1)    What worked yesterday will not work as well tomorrow
2)    Someone is trying – now! — to leave you in the dust
3)    Everyone; every product; every process…can get better
4)    Creativity, as a habit, can be developed
5)    Innovation, as a practice, can be achieved
6)    It takes time, training, effort to be creative, and to be innovative
7)    It is far better (it works best) to be innovative “together”
8)    Innovation is a habit/a discipline/a routine – in other words, it needs constant attention and focus…  always

• 8 Questions for the Innovator:

1)    What are we doing now that could be done better tomorrow?  (hint – practically everything)
2)    What could we learn from a totally unexpected source/field/discipline?
• how could we take some “field trips” – how could we open our eyes a little wider?
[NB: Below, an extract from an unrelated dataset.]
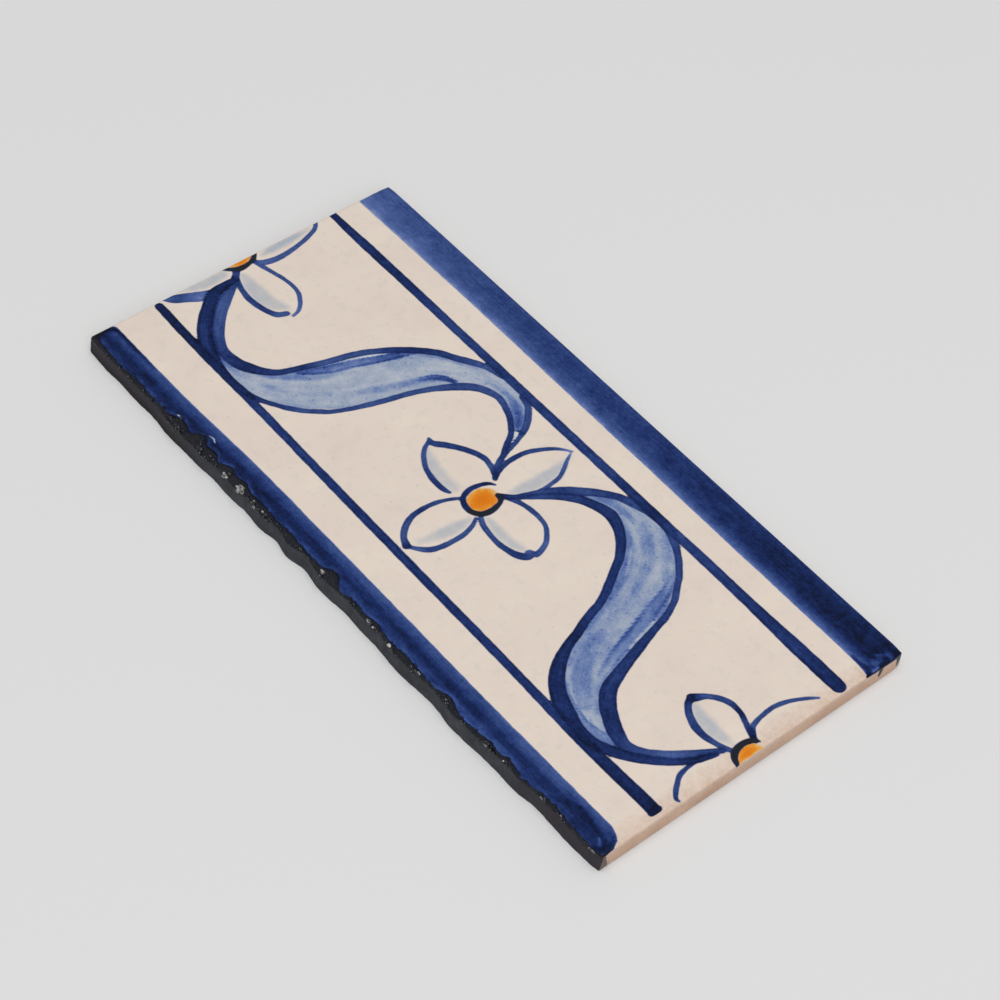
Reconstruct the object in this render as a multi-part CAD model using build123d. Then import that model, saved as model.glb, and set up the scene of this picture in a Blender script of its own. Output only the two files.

3)    What could we learn from the best within our industry?
4)    What could we learn from the worst in our industry (what should we never do?)
5)    Where are our bottlenecks – how are we killing good ideas?
6)    Where are our records – that is, where are we recording all of our possible good ideas?  (Where are we losing our good ideas?)
7)    Where do people experience hassles, of any kind, in their interactions with us?  How can we get rid of these hassles?
8)    And – what could go wrong?  (Beware of the problem of unintended consequences. – Consider the parable of the “free refill”).